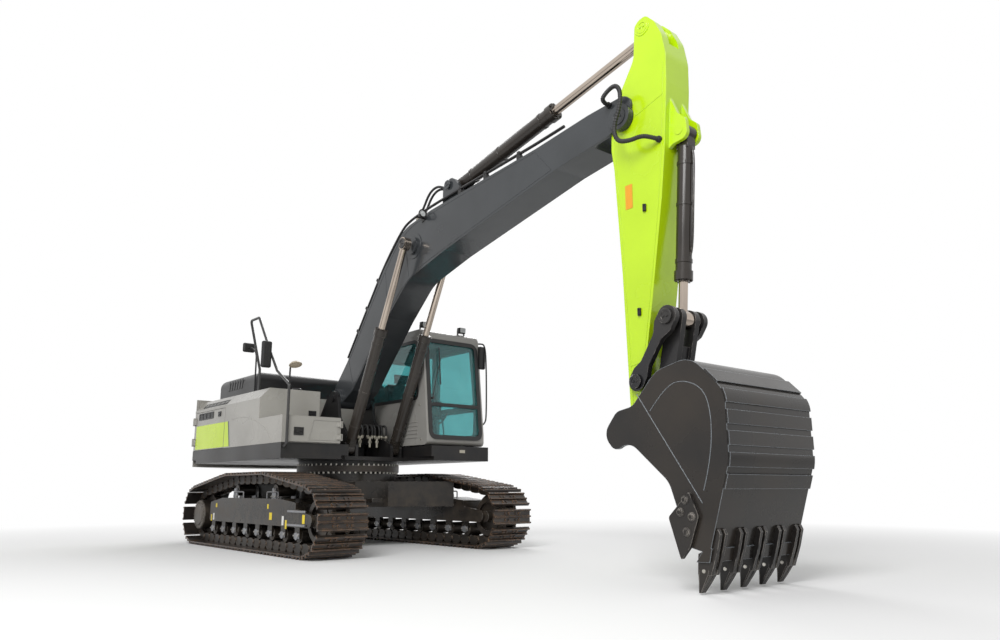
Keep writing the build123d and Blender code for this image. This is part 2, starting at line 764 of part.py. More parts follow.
# Boom: a bent box beam with its bosses
boom_rows = [
    (-130, 40, 90), (-40, -105, 90), (380, -70, 100), (800, 118, 100), (1480, 406, 300), (2090, 610, 600),
    (2870, 500, 500), (4810, 128, 400), (5500, -50, 150), (5880, -40, 150), (5850, 170, 150),
    (5380, 335, 200), (4650, 546, 300), (2830, 1150, 400), (2240, 1300, 500), (1640, 1080, 500),
    (380, 378, 300), (-60, 190, 110),
]
fork_slot = arm_half_width + side_gap
with BuildPart() as boom:
    add(plate(boom_rows, -boom_half_width, boom_half_width, boom_foot, boom_angle))
    add(pin(boom_foot, 130, -bracket_inner + side_gap, bracket_inner - side_gap))
    add(pin(boom_foot, 45 + pin_gap, -bracket_inner - 10, bracket_inner + 10), mode=Mode.SUBTRACT)
    add(pin(on_boom(boom_cylinder_pin), 110, -bracket_inner + side_gap, bracket_inner - side_gap))
    slot_rows = [(boom_length - 410, -500, 0), (boom_length + 400, -500, 0), (boom_length + 400, 700, 0),
                 (boom_length - 410, 700, 0)]
    add(plate(slot_rows, -fork_slot, fork_slot, boom_foot, boom_angle), mode=Mode.SUBTRACT)
    for low, high in ((-240, -fork_slot), (fork_slot, 240)):
        add(pin(arm_pivot, 125, low, high))
    add(pin(arm_pivot, 50, -240, 240))
    for ear_y in (-150, 100):
        base_ears = [(2950, 1000, 0), (3450, 850, 0), (3290, 1330, 100), (3090, 1330, 100)]
        add(plate(base_ears, ear_y, ear_y + 50, boom_foot, boom_angle))
    add(pin(on_boom(arm_cylinder_base), 40, -170, 170))
keep(boom, "boom")

# Arm: a tapering box beam with a clevis at its top and the bucket pivot at its foot
arm_rows = [
    (-870, 205, 60), (-915, 330, 70), (-800, 430, 120), (-640, 500, 200), (-420, 532, 300),
    (-150, 515, 300), (490, 437, 300), (935, 364, 300), (1800, 187, 300), (2320, 70, 300),
    (2780, 105, 150), (3020, 115, 100), (3020, -115, 100), (2700, -135, 200), (1500, -130, 400),
    (460, -151, 300), (260, -172, 200), (60, -155, 200), (-170, -84, 150), (-314, 10, 150),
    (-531, 164, 200),
]
clevis_rows = [(-1000, 0, 0), (-1000, 700, 0), (-560, 700, 0), (-560, 0, 0)]
clevis_half_gap = 70
bucket_ear_rows = [(-60, 480, 0), (160, 560, 60), (240, 640, 60), (420, 650, 70), (430, 490, 60), (460, 430, 0)]
with BuildPart() as arm:
    add(plate(arm_rows, -arm_half_width, arm_half_width, arm_pivot, arm_angle))
    add(plate(clevis_rows, -clevis_half_gap, clevis_half_gap, arm_pivot, arm_angle), mode=Mode.SUBTRACT)
    for ear_y in (-105, 65):
        add(plate(bucket_ear_rows, ear_y, ear_y + 40, arm_pivot, arm_angle))
    add(pin(on_arm(bucket_cylinder_top), 40, -110, 110))
    add(pin(arm_pivot, 50 + pin_gap, -arm_half_width - 1, arm_half_width + 1), mode=Mode.SUBTRACT)
    add(pin(bucket_pivot, 50 + pin_gap, -arm_half_width - 1, arm_half_width + 1), mode=Mode.SUBTRACT)
    add(pin(on_arm(tipping_link_foot), 45 + pin_gap, -arm_half_width - 1, arm_half_width + 1),
        mode=Mode.SUBTRACT)
keep(arm, "arm")


def barrel_and_rod(foot, eye, y, tube_radius, rod_radius, tube_length, rod_start, half_width, foot_pin,
                   knuckle):
    """A cylinder's barrel with its foot knuckle and gland, and its rod with a solid eye."""
    wall_gap = 8
    gland_length = 80
    with BuildPart() as barrel:
        add(bar(along(foot, eye, knuckle), along(foot, eye, tube_length), tube_radius, y))
        add(bar(along(foot, eye, tube_length - gland_length), along(foot, eye, tube_length), tube_radius + 12, y))
        add(plate([(0, -60, 50), (0, 60, 50), (knuckle + 20, 60, 5), (knuckle + 20, -60, 5)],
                  y - half_width, y + half_width, foot, degrees(atan2(eye[1] - foot[1], eye[0] - foot[0]))))
        add(pin(foot, 75, y - half_width, y + half_width))
        add(pin(foot, foot_pin + pin_gap, y - half_width - 1, y + half_width + 1), mode=Mode.SUBTRACT)
        add(bar(along(foot, eye, knuckle + 15), along(foot, eye, tube_length - gland_length),
                rod_radius + wall_gap, y), mode=Mode.SUBTRACT)
        add(bar(along(foot, eye, tube_length - gland_length - 1), along(foot, eye, tube_length + 1),
                rod_radius + pin_gap, y), mode=Mode.SUBTRACT)
    with BuildPart() as rod:
        add(bar(along(foot, eye, rod_start), eye, rod_radius, y, 40))
        add(pin(eye, 80, y - half_width, y + half_width))
    return barrel, rod


boom_cylinder_tube = 1640
for side, side_name in ((-1, "right"), (1, "left")):
    barrel, rod = barrel_and_rod(
        boom_cylinder_foot, on_boom(boom_cylinder_pin), side * boom_cylinder_offset,
        72, 43, boom_cylinder_tube, 1060, 44, 40, 150,
    )
    keep(barrel, f"boom_cylinder_barrel_{side_name}")
    keep(rod, f"boom_cylinder_rod_{side_name}")

barrel, rod = barrel_and_rod(
    on_boom(arm_cylinder_base), on_arm(arm_cylinder_eye), 0, 84, 50, 1751, 1095, 55, 40, 145,
)
keep(barrel, "arm_cylinder_barrel")
keep(rod, "arm_cylinder_rod")

barrel, rod = barrel_and_rod(
    on_arm(bucket_cylinder_top), link_head, 0, 70, 40, 1330, 240, 55, 40, 130,
)
keep(barrel, "bucket_cylinder_barrel")
keep(rod, "bucket_cylinder_rod")

# Tipping links: one plate each side of the arm, on a shaft through it
tipping_foot = on_arm(tipping_link_foot)
link_angle = degrees(atan2(link_head[1] - tipping_foot[1], link_head[0] - tipping_foot[0]))
tipping_length = hypot(link_head[1] - tipping_foot[1], link_head[0] - tipping_foot[0])
link_plate_rows = [
    (-85, -85, 84), (85, -85, 60), (170, -48, 100), (tipping_length - 190, -48, 100),
    (tipping_length - 95, -95, 60), (tipping_length + 95, -95, 94), (tipping_length + 95, 95, 94),
    (tipping_length - 95, 95, 60), (tipping_length - 190, 48, 100), (170, 48, 100), (85, 85, 60),
    (-85, 85, 84),
]
with BuildPart() as tipping_links:
    for low in (-225, 172):
        add(plate(link_plate_rows, low, low + 53, tipping_foot, link_angle))
    add(pin(tipping_foot, 45, -240, 240))
    for low, high in ((-240, -128), (128, 240)):
        add(pin(link_head, 60, low, high))
keep(tipping_links, "tipping_links")

# Bucket link: two plates joined by a web, between rod eye and tipping links
link_foot_angle = degrees(atan2(link_head[1] - bucket_ear_pin[1], link_head[0] - bucket_ear_pin[0]))
bucket_link_length = hypot(link_head[1] - bucket_ear_pin[1], link_head[0] - bucket_ear_pin[0])
bucket_link_rows = [
    (-80, -80, 72), (bucket_link_length + 90, -90, 82), (bucket_link_length + 90, 90, 82), (-80, 80, 72),
]
with BuildPart() as bucket_link:
    for low in (-122, 62):
        add(plate(bucket_link_rows, low, low + 60, bucket_ear_pin, link_foot_angle))
    add(plate([(60, -60, 0), (bucket_link_length - 230, -60, 0), (bucket_link_length - 230, -20, 0),
               (60, -20, 0)], -100, 100, bucket_ear_pin, link_foot_angle))
    add(pin(bucket_ear_pin, 80, -160, 160))
    add(pin(bucket_ear_pin, 45 + pin_gap, -161, 161), mode=Mode.SUBTRACT)
keep(bucket_link, "bucket_link")

# Bucket: side plates and a wrapped back, open at its mouth
bucket_half_width = 585
bucket_shell = 28
ear_low = 170
ear_thickness = 50
bucket_outline = [
    (5330, 1190, 110), (5480, 1370, 110), (5650, 1400, 120), (5900, 1660, 250),
    (6230, 1735, 220), (6520, 1450, 230), (6530, 950, 400), (6330, 290, 0), (6157, 330, 20),
    (5990, 800, 200), (5600, 1130, 150), (5460, 1040, 80),
]
mouth_rows = [
    (6262, 300, 0), (6100, 150, 0), (5250, 900, 0), (5250, 1500, 0), (5880, 1610, 0), (6200, 1400, 0),
]
bucket_ear_rows_outer = [
    (5290, 1160, 95), (5320, 1330, 110), (5540, 1680, 80), (5680, 1680, 90), (6060, 1720, 60),
    (6060, 1640, 0), (5900, 1560, 150), (5540, 1130, 110), (5400, 1090, 90),
]
lip_rows = [(6318, 330, 0), (6352, 330, 0), (6325, 232, 0), (6210, 228, 0), (6262, 300, 0)]
with BuildPart() as bucket:
    add(plate(bucket_outline, -bucket_half_width, bucket_half_width))
    with BuildSketch(side_view(bucket_half_width - bucket_shell)):
        with BuildLine():
            FilletPolyline([(row[0], row[1]) for row in bucket_outline],
                           radius=[row[2] for row in bucket_outline], close=True)
        make_face()
        offset(amount=-bucket_shell)
        with BuildLine():
            Polyline([(row[0], row[1]) for row in mouth_rows], close=True)
        make_face()
    extrude(amount=2 * (bucket_half_width - bucket_shell), mode=Mode.SUBTRACT)
    add(plate(lip_rows, -bucket_half_width, bucket_half_width))
    for low in (-ear_low - ear_thickness, ear_low):
        add(plate(bucket_ear_rows_outer, low, low + ear_thickness))
    add(pin(bucket_pivot, 50, -ear_low - ear_thickness - 20, ear_low + ear_thickness + 20))
    add(pin(bucket_ear_pin, 45, -ear_low - ear_thickness - 20, ear_low + ear_thickness + 20))
keep(bucket, "bucket")

tooth_count = 5
tooth_spacing = 260
with BuildPart() as bucket_teeth:
    for index in range(tooth_count):
        tooth_y = (index - (tooth_count - 1) / 2) * tooth_spacing
        add(plate([(6215, 234, 0), (6325, 239, 0), (6300, 100, 0), (6205, 8, 0), (6190, 10, 0), (6200, 120, 0)],
                  tooth_y - 45, tooth_y + 45))
    add(plate([(x, z, 0) for x, z, bend in lip_rows], -bucket_half_width - 1, bucket_half_width + 1),
        mode=Mode.SUBTRACT)
keep(bucket_teeth, "bucket_teeth")

# Hose across the arm's pivot
hose_radius = 22
with BuildPart() as arm_hose:
    add(tube([(5150, -boom_half_width - seat_gap, 4330), (5150, -330, 4330), (5300, -330, 4420), (5400, -330, 4300),
              (5330, -330, 4050), (5500, -330, 3850), (5680, -250, 3800)], hose_radius, 40))
keep(arm_hose, "arm_hose")

# The machine's origin: on the ground at the middle of its box
boxes = [piece.bounding_box() for piece in machine.values()]
middle_x = (min(box.min.X for box in boxes) + max(box.max.X for box in boxes)) / 2
middle_y = (min(box.min.Y for box in boxes) + max(box.max.Y for box in boxes)) / 2
print(f"swing axis at {-middle_x:.3f}, {-middle_y:.3f}")
for label, piece in machine.items():
    placed = Location((-middle_x, -middle_y, 0)) * piece
    placed.label = label
    export_step(placed, f"parts/{label}.step")
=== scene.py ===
"""Looks of a crawler excavator: paint, bare steel, glass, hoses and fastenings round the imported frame."""
from math import acos, atan2, cos, hypot, pi, radians, sin

import bmesh
import bpy
from mathutils import Matrix, Vector


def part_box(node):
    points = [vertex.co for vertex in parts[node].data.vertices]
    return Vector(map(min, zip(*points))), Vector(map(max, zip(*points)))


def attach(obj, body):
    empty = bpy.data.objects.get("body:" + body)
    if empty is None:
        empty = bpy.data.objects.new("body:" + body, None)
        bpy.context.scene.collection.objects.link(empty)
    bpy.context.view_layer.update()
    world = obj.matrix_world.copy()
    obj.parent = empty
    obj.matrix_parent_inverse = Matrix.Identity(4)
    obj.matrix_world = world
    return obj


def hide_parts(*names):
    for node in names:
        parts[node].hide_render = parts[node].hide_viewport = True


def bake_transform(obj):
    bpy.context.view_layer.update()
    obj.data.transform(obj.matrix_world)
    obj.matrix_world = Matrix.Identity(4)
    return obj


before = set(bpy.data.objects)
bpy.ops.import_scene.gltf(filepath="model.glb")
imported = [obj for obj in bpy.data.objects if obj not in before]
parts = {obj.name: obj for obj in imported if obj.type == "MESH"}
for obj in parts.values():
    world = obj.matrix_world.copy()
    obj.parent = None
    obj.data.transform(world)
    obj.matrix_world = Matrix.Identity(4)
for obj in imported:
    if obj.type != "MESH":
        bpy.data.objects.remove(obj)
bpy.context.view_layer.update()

# The machine is laid out about its swing axis, which is the middle of the slewing ring.
# Places below are metres forward of that axis, to its left and above the ground.
ring_low, ring_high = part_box("slew_ring")
swing = (ring_low + ring_high) / 2


def place(x, y, z):
    """A point given from the swing axis, in the frame's own axes."""
    return Vector((x + swing.x, y + swing.y, z))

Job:
The lines above from the one containing "# The machine's" through the one containing "if empty is" are to be set down exactly, and no others.

Output for this task:
# The machine's origin: on the ground at the middle of its box
boxes = [piece.bounding_box() for piece in machine.values()]
middle_x = (min(box.min.X for box in boxes) + max(box.max.X for box in boxes)) / 2
middle_y = (min(box.min.Y for box in boxes) + max(box.max.Y for box in boxes)) / 2
print(f"swing axis at {-middle_x:.3f}, {-middle_y:.3f}")
for label, piece in machine.items():
    placed = Location((-middle_x, -middle_y, 0)) * piece
    placed.label = label
    export_step(placed, f"parts/{label}.step")
=== scene.py ===
"""Looks of a crawler excavator: paint, bare steel, glass, hoses and fastenings round the imported frame."""
from math import acos, atan2, cos, hypot, pi, radians, sin

import bmesh
import bpy
from mathutils import Matrix, Vector


def part_box(node):
    points = [vertex.co for vertex in parts[node].data.vertices]
    return Vector(map(min, zip(*points))), Vector(map(max, zip(*points)))


def attach(obj, body):
    empty = bpy.data.objects.get("body:" + body)
    if empty is None:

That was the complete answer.